Repealed: Master Circular on Co-Lending by Banks and NBFCs to Priority Sector dated November, 2020. (“Old Guidelines”)
New Guidelines prescribed:
- Minimum holding: Each RE under a co-lending arrangement (“CLA”) shall be required to retain a minimum 10 per cent share of the individual loans in its books. This is a shift from the Old Guidelines that prescribed 20%.
- Suitable credit policy for CLA: The credit policy of a RE shall suitably incorporate provisions relating to CLAs, including the internal limit for the proportion of their lending portfolio under CLAs; target borrower segments; due diligence of the partner entities; customer service and grievance redressal mechanism.
- Blended Interest Rate: The interest rate and any other fees / charges on the underlying loans charged to the borrower shall be based on the contractual agreement, subject to the regulatory norms applicable to the REs. Specifically, the final interest rate charged to the borrower shall be the blended interest rate which is calculated as an average rate of interest derived from the interest rates charged by respective REs, as per their internal lending policies and risk profile of the same or similar borrower, weighted by the proportionate funding share of concerned REs under CLA.
- 15 days’ time for transfer of exposure to co-lending partner’s books: The CLA shall ensure that the respective shares of the REs are reflected in the books of both REs without delay after disbursement by the originating RE to the borrower, in any case not later than 15 calendar days from the date of disbursement. Originating RE shall also ensure that it transfers the loan under CLA only to the partner RE, as per the ex-ante agreement and as specified in the KFS at the time of sanction of loan. If the originating RE is unable to transfer the share of the exposure to the partner RE under CLA within 15 calendar days for any reason, then the loan/s shall remain on the books of the originating RE and can be transferred to other eligible lenders only under the provisions of Master Directions – Transfer of Loan Exposure, 2021 (MD-TLE).
- Operational aspects: Each RE shall maintain a borrower’s account individually for its respective share. All transactions (disbursements / repayments) between the REs, as well as with the borrower, shall be routed through an escrow account maintained with a bank (which could also be one of the REs involved in CLA). The agreement shall clearly specify the manner of appropriation between the originating and partner REs.

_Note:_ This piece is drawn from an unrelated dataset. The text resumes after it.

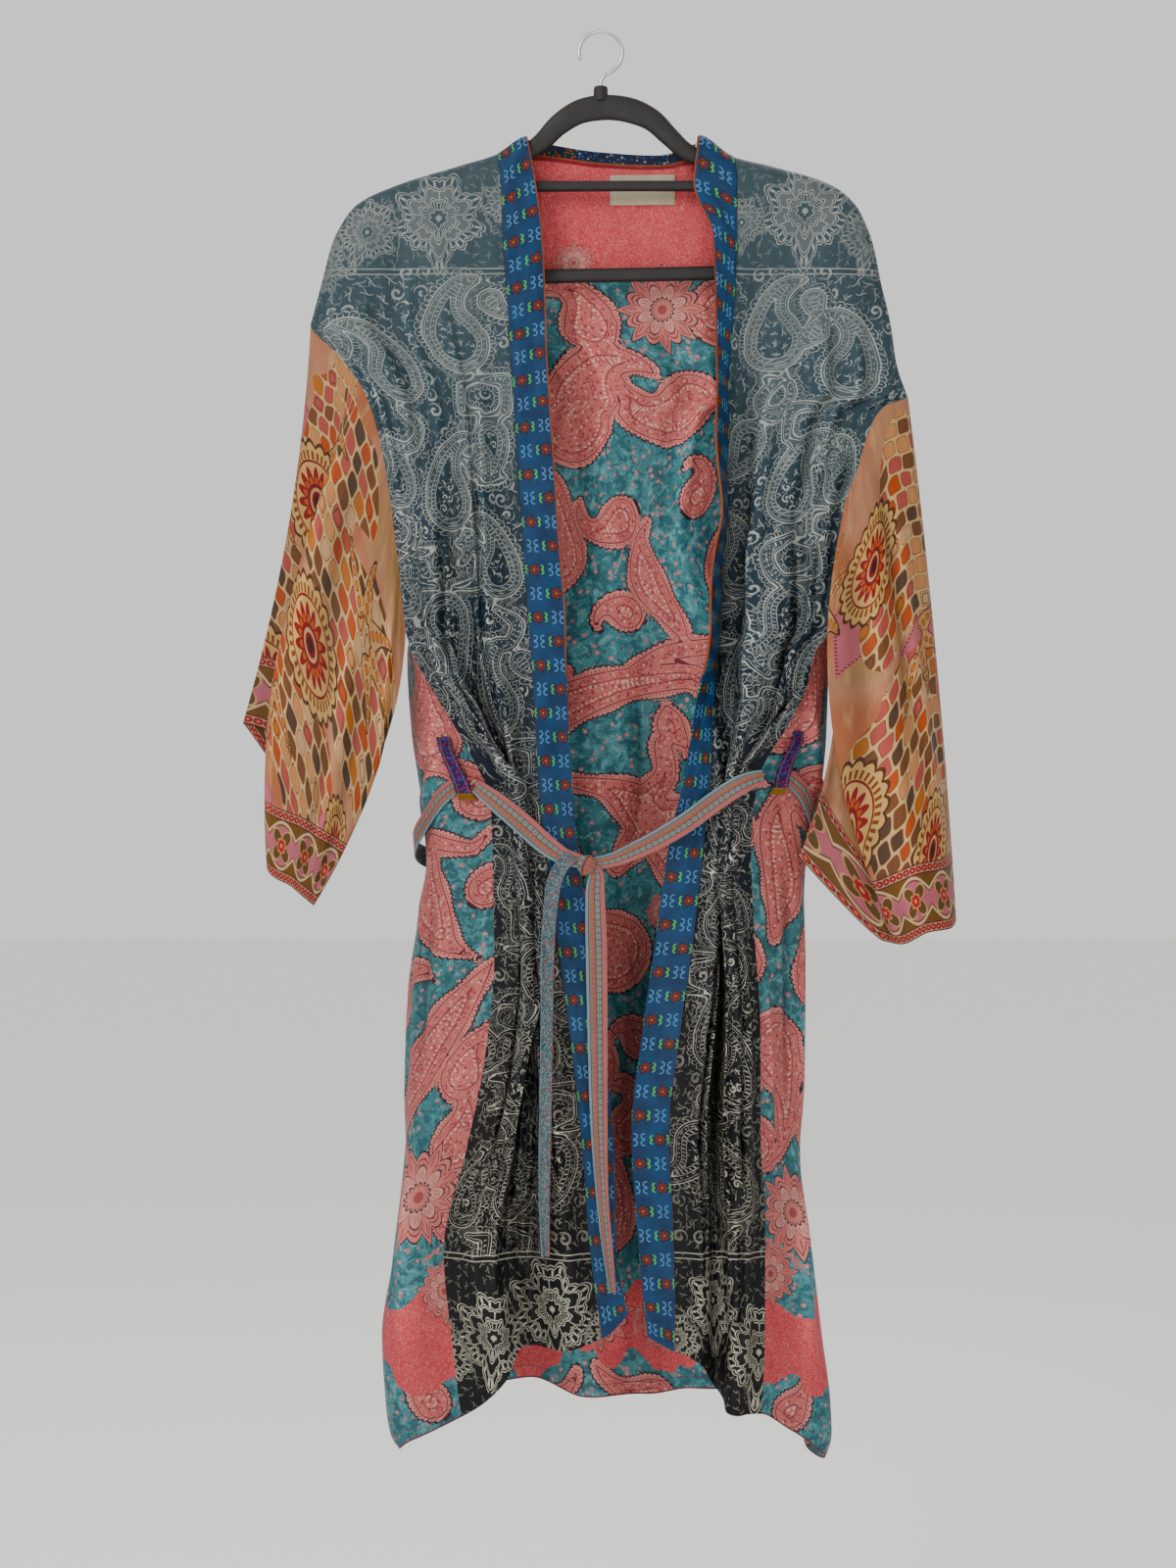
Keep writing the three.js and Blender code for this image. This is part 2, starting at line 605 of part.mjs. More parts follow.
// Shares of the armhole where its line turns sharply, the underarm first
const leftTurns = [0.54];
const rightTurns = [0.54, 0.11, 0.88, 0.93];
const turnWidth = 0.06;
const underarmPush = 500; // how strongly the sleeve leaves the underarm sideways

// Sleeve: every point of the armhole runs to its point on the cuff, swung out by its bow on the way
function sleeve(sign, t, turns) {
  const ring = armhole(sign);
  const rows = 12;
  const lengths = ring.map((p, k) => p.distanceTo(ring[(k + 1) % ring.length]));
  const total = lengths.reduce((a, b) => a + b, 0);
  const cuff = Object.fromEntries(t.names.slice(1).map((name) => [name, aroundSleeve(t, name)]));
  let run = 0;
  const grid = ring.map((start, k) => {
    const share = run / total;
    run += lengths[k];
    const end = new THREE.Vector3(cuff.x(share), cuff.y(share), cuff.z(share));
    const bow = new THREE.Vector3(cuff.bowX(share), cuff.bowY(share), cuff.bowZ(share));
    const before = ring[(k + ring.length - 1) % ring.length];
    const along = ring[(k + 1) % ring.length].clone().sub(before).normalize();
    const near = turns.map((place) => Math.exp(-(((share - place) / turnWidth) ** 2)));
    const tight = Math.min(1, near.reduce((a, b) => a + b));
    const away = end.clone().sub(start).add(new THREE.Vector3(sign * underarmPush * near[0], 0, 0))
      .projectOnPlane(along).setLength(mix(sleeveGap, tightGap, tight));
    return spread(0, 1, rows).map((v) => start.clone().add(away).lerp(end, v)
      .addScaledVector(bow, 4 * v * (1 - v)));
  });
  return wall(grid, clothWall, { closed: true, flip: sign < 0 });
}

// Flat strip along a smooth line, its face to the viewer
function ribbon(points, widths, facing, steps, thickness) {
  const curve = new THREE.CatmullRomCurve3(points, false, "centripetal");
  const widthAt = pchip(points.map((_, k) => k / (points.length - 1)), widths);
  const grid = spread(-0.5, 0.5, 1).map((offset) => spread(0, 1, steps).map((t) => {
    const side = curve.getTangent(t).cross(facing).normalize();
    return curve.getPoint(t).addScaledVector(side, offset * widthAt(t));
  }));
  return wall(grid, thickness);
}

const toViewer = new THREE.Vector3(0, -1, 0);

function beltStretch(t, steps) {
  const points = t.rows.map((row) => new THREE.Vector3(row.x, row.y, row.z));
  return ribbon(points, column(t, "wide"), toViewer, steps, beltWall);
}

// Belt round the outside of the back, sagging between the loops
function beltBack() {
  const at = column(beltRound, "at");
  const zAt = pchip(at, column(beltRound, "z"));
  const outAt = pchip(at, column(beltRound, "out"));
  const bunched = 11; // its width inside the loops
  const grid = spread(-0.5, 0.5, 1).map((offset) => spread(at[0], at[at.length - 1], 48).map((u) => {
    const z = zAt(u) - offset * mix(beltWidth, bunched, smooth(285, 308, Math.abs(u)));
    const plain = sectionPoint(u, z, false);
    return new THREE.Vector3(plain.x - plain.ty * outAt(u), plain.y + plain.tx * outAt(u), z);
  }));
  return wall(grid, beltWall, { flip: true });
}

// Belt loop: a strap sewn at both ends and standing off the cloth between them
function beltLoop(at, top, bottom) {
  const wide = 11;
  const sewn = 1.8; // from the cloth's middle to the strap's at its ends
  const stands = 6.4; // and how much further out it stands between them
  const grid = spread(-0.5, 0.5, 1).map((offset) => spread(0, 1, 8).map((t) => {
    const lift = sewn + stands * smooth(0, 0.2, t) * (1 - smooth(0.88, 1, t));
    return bodyPoint(at + offset * wide, mix(top, bottom, t), false, lift);
  }));
  return wall(grid, 1);
}

// The knot where the two ends of the belt cross
function beltKnot() {
  return new THREE.SphereGeometry(1, 12, 8).scale(8, 5, 8.5).rotateY(0.35).translate(-12, -58, -720);
}

// Elliptic ring across a line in the plane of the hanger
function hangerRing(point, tangent, halfHeight, halfDepth, sides = 10) {
  const up = new THREE.Vector3(-tangent.z, 0, tangent.x);
  const angles = spread(0, 2 * Math.PI, sides).slice(0, sides);
  return angles.map((angle) => point.clone()
    .addScaledVector(up, Math.cos(angle) * halfHeight)
    .add(new THREE.Vector3(0, -Math.sin(angle) * halfDepth, 0)));
}

function hangerSweep(rows, steps) {
  const middle = rows.map((row) => new THREE.Vector3(row.x, 0, row.z));
  const curve = new THREE.CatmullRomCurve3(middle, false, "centripetal");
  const shares = rows.map((_, k) => k / (rows.length - 1));
  const high = pchip(shares, rows.map((row) => row.high));
  return tube(spread(0, 1, steps).map((t) =>
    hangerRing(curve.getPoint(t), curve.getTangent(t), high(t) / 2, Math.min(high(t) / 2, hangerHalfDepth))));
}

// Arch and arms: middle line and height of the moulding
const hangerTop = table("x z high", [
  [-188, -148.4, 9], [-178, -141.9, 12], [-124, -125.4, 13], [-92, -114.9, 13], [-66, -105, 13],
  [-52, -95, 14], [-36, -79, 17], [-18, -68, 20], [0, -64.5, 22], [24, -66.5, 22], [44, -75, 19],
  [59, -89, 16], [72, -101, 14], [90, -110.4, 13], [112, -117.9, 13], [148, -126.4, 13], [200, -142.9, 12],
  [209, -149.4, 9],
]);
const upperBar = table("x z high", [[-150, -134, 9], [-60, -133, 9], [60, -132.5, 9], [172, -134, 9]]);
const lowerBar = table("x z high", [
  [-184, -147, 9], [-191, -170, 10], [-186, -196, 11], [-168, -209, 12], [-120, -211, 12],
  [0, -210, 12], [130, -207, 12], [186, -205, 12], [206, -192, 11], [212, -168, 10], [205, -148, 9],
]);

function hangerBody() {
  const nub = new THREE.CylinderGeometry(6, 6.5, 12, 16).rotateX(Math.PI / 2).translate(0, 0, -52.5);
  const pieces = [hangerSweep(hangerTop.rows, 34), hangerSweep(upperBar.rows, 4),
    hangerSweep(lowerBar.rows, 22), nub];
  return fromSolid(pieces.map(toSolid).reduce((sum, piece) => sum.add(piece)));
}

// Hook: a wire bent to an open circle over a straight shank
function hangerHook() {
  const wire = 1.8;
  const inner = 17;
  const radius = inner + wire;
  const centreZ = -inner;
  const angles = spread(-90, 200, 22).map((a) => THREE.MathUtils.degToRad(a));
  const bend = angles.map((a) => new THREE.Vector3(radius * Math.cos(a), 0, centreZ + radius * Math.sin(a)));
  const shank = [new THREE.Vector3(0, 0, -46.2), new THREE.Vector3(0, 0, centreZ - radius - 5)];
  bend[0].x += 1;
  const curve = new THREE.CatmullRomCurve3([...shank, ...bend.slice(1)], false, "centripetal");
  return tube(spread(0, 1, 30).map((t) => hangerRing(curve.getPoint(t), curve.getTangent(t), wire, wire, 8)));
}

const part = new THREE.Group();

function add(name, geometry, color, roughness, metalness = 0) {
  const material = new THREE.MeshStandardMaterial({ color, roughness, metalness });
  const mesh = new THREE.Mesh(geometry, material);
  mesh.name = name;
  part.add(mesh);
}

const silk = 0.55;
add("back", backPanel(), 0x4f8a8c, silk);
add("front_left", frontPanel(-1), 0x34505e, silk);
add("front_right", frontPanel(1), 0x34505e, silk);
add("sleeve_left", sleeve(-1, leftSleeve, leftTurns), 0xcf9d72, silk);
add("sleeve_right", sleeve(1, rightSleeve, rightTurns), 0xcf9d72, silk);
add("band_left", frontBand(-1), 0x0d4f8f, silk);
add("band_right", frontBand(1), 0x0d4f8f, silk);
add("band_neck", neckBand(), 0x1c2c4c, silk);
add("neck_label", neckLabel(), 0xc9b7a6, 0.8);
add("belt_left", beltStretch(beltLeft, 14), 0xd07868, silk);
add("belt_right", beltStretch(beltRight, 18), 0xd07868, silk);
add("belt_back", beltBack(), 0xd07868, silk);
add("belt_knot", beltKnot(), 0xd07868, silk);
add("belt_tail_long", beltStretch(tailLong, 18), 0xd07868, silk);
add("belt_tail_short", beltStretch(tailShort, 16), 0x86a5ad, silk);
add("belt_loop_left", beltLoop(-308, -611, -665), 0x4a1f63, silk);
add("belt_loop_right", beltLoop(308, -606, -660), 0x4a1f63, silk);
add("hanger_body", hangerBody(), 0x2e2926, 0.75);
add("hanger_hook", hangerHook(), 0xa8a8a8, 0.35, 1);

export default part;
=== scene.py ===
# A printed silk kimono jacket, hung open on a moulded plastic hanger with its own belt tied in front.
# Cloth is worked out in millimetres in the part's frame and put into the meshes in metres.
# Left and right are the viewer's. Cloth coordinate "at" runs round the body from the centre of the back.
from functools import partial
import bpy
import numpy as np
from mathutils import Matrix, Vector


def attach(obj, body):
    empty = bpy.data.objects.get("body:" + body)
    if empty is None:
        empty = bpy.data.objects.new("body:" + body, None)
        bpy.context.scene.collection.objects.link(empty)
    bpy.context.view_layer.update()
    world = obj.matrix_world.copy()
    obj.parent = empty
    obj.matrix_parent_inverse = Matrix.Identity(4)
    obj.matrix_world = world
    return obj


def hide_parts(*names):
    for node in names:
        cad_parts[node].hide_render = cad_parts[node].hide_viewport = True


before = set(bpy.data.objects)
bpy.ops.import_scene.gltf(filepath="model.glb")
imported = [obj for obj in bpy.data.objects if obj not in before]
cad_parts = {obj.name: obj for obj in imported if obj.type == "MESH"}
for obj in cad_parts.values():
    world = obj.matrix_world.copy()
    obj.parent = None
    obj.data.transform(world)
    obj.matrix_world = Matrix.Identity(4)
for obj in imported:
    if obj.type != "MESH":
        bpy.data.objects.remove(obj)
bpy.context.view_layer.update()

metre = 0.001


# Curves and tables

def table(columns, rows):
    data = np.array(rows, float)
    return {name: data[:, k] for k, name in enumerate(columns.split())}


def mix(a, b, t):
    return a + (b - a) * t


def smooth(a, b, value):
    t = np.clip((value - a) / (b - a), 0, 1)
    return t * t * (3 - 2 * t)


def hermite(t, width, a, b, slopeA, slopeB):
    return ((2 * t**3 - 3 * t**2 + 1) * a + (t**3 - 2 * t**2 + t) * width * slopeA
            + (3 * t**2 - 2 * t**3) * b + (t**3 - t**2) * width * slopeB)


def hermiteSlope(t, width, a, b, slopeA, slopeB):
    return ((6 * t**2 - 6 * t) * (a - b) / width + (3 * t**2 - 4 * t + 1) * slopeA
            + (3 * t**2 - 2 * t) * slopeB)


# Cubic through knots, each slope the weighted harmonic mean of the rises beside it, so it never overshoots
def smoothCurve(knots, values):
    x, y = np.asarray(knots, float), np.asarray(values, float)
    if x[0] > x[-1]:
        x, y = x[::-1], y[::-1]
    width = np.diff(x)
    rise = np.diff(y) / width
    a, b = 2 * width[1:] + width[:-1], width[1:] + 2 * width[:-1]
    agree = rise[:-1] * rise[1:] > 0
    before, after = np.where(agree, rise[:-1], 1), np.where(agree, rise[1:], 1)
    inner = np.where(agree, (a + b) / (a / before + b / after), 0)
    slope = np.concatenate([rise[:1], inner, rise[-1:]])

    def curve(at):
        at = np.clip(at, x[0], x[-1])
        k = np.clip(np.searchsorted(x, at) - 1, 0, len(x) - 2)
        return hermite((at - x[k]) / width[k], width[k], y[k], y[k + 1], slope[k], slope[k + 1])
    return curve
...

- Audit: The loans under the CLA shall be included in the scope of internal/ statutory audit in each RE to ensure adherence to their respective internal guidelines, terms of the agreement and applicable regulatory requirements.
- BCP: REs shall implement a business continuity plan to ensure uninterrupted service to their borrowers till repayment of the loans, in the event of termination of CLA between the REs.
- KYC: A RE involved under CLA shall comply with the prescribed norms under the Master Direction – Know Your Customer (KYC) Direction, 2016 as amended from time to time. Partner RE may rely upon the originating RE for “Customer Identification Process” as per the provisions of the said Master Directions on KYC.
- Fair Practices Code: REs shall be guided by the fair practice code and grievance redressal mechanism as applicable to them.
- Reporting to CICs: Each RE shall adhere to the extant requirements of reporting to CICs for their share of the loan account.
- DLG ceiling: Originating RE may provide default loss guarantee up to five per cent of loans outstanding in respect of loans under CLA. This cap is in line with the RBI’s Master Directions on Digital Lending, 2025 that prescribes similar limits.
- Uniform Asset Classification: If either of the REs classifies its exposure to a borrower under CLA as SMA / NPA on account of default in the CLA exposure, the same classification shall be applicable to the exposure of the other RE to the borrower under CLA. REs shall put in place a robust mechanism for sharing relevant information in this regard on a near-real time basis, and in any case latest by end of the next working day.
- Consent of co-lending partners for transfer of loans: Any subsequent transfer of loan exposures originated under CLA to third parties, or any inter-se transfer of such loan exposures between REs, shall be strictly in compliance with the provisions of RBI Master Directions on Transfer of Loan Exposures. Such transfers to a third party, however, can be done only with the mutual consent of both the originating and partner REs.
- Disclosures: In addition to the applicable disclosure requirements under extant regulations, REs shall also prominently disclose on their website, a list of all active CLA partners. REs shall also make appropriate disclosures in their financial statements, under ‘Notes to Accounts’, relating to necessary details of CLAs on an aggregate basis.
Important clauses to be captured in the Co-lending agreements:
The agreement to be entered between the CLA partners shall include:
- Detailed terms and conditions of the arrangement
- The criteria for selection of borrowers
- Specific product lines and areas of operation
- Fees payable for lending services, if any
- Provisions related to segregation of responsibilities
- Time frame for exchanging critical information
- Customer interface and customer protection issues and grievance redressal mechanism
The loan agreement with the borrower shall include:
- Upfront disclosure regarding the segregation of the roles and responsibilities (such as sourcing, and servicing) of concerned REs, including clear identification of the entity being the single point of interface with the customer.
- Any subsequent change in customer interface shall only be done after prior intimation to the borrower.
- The loan-agreement shall also appropriately disclose suitable provisions related to customer protection, and grievance redressal mechanism.
- All required details of CLA shall be disclosed appropriately to the concerned borrower as laid down under RBI Circular on ‘Key Facts Statement (KFS) for Loans & Advances’ dated April 15, 2024 as amended from time to time.